Question

The radiations of 500 nm liberate photo
electrons from the cesium surface of work
function 1.8 ev. The energy of electron is
.......... eV.
1.0.068 2.0.168 3.0.68 4.0.681​

Answer 1

Answer:

3) 0.68eV

Explanation:

We make use of Einstein's photoelectric equation to solve this question

Refer attachement for detailed solution

Hope this answer helped you ✌

Answer 2

Answer:

The energy of the electron is 0.68eV.

Explanation:

In this question, we will utilize the concept of the photoelectric effect.

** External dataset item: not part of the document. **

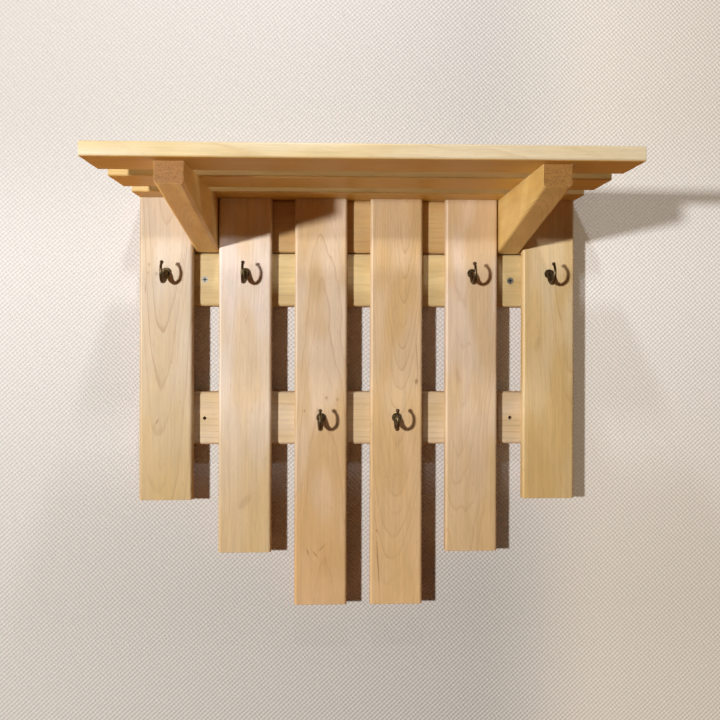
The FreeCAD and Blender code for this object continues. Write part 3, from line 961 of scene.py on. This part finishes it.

The process of emission of electrons from a metal surface, when electromagnetic radiations of sufficiently high energy is incident on it, is called the photoelectric effect.

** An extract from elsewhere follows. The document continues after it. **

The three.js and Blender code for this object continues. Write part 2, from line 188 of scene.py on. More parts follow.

Einstein explained the photoelectric effect based on Planck's quantum theory according to which light radiation travels in the form of discrete photons called quanta . The energy of each photon is hv, where h is Planck's constant and v is the frequency of light. The relation can be written as,

E=Ф°+Kmax      (1)

E=energy of photon

Ф°=work function of metal

Kmax=maximum kinetic energy

first, let's find E,

E=hc/λ'

λ=500nm

c= 3 x $10^{8}$m/s

h=6.626 x $10^{-34}$

after substituting the values we will get,

E=4 x $10^{-19}$J

To convert it into ev we need to divide it by 1.6 x $10^{-19}$

after dividing we will get,

E=2.5eV

lets substitute the values in equation 1,

2.5=1.8+K

K=0.7ev

among the given option the closest answer will be 0.68

so, 0.68(3) will be the right answer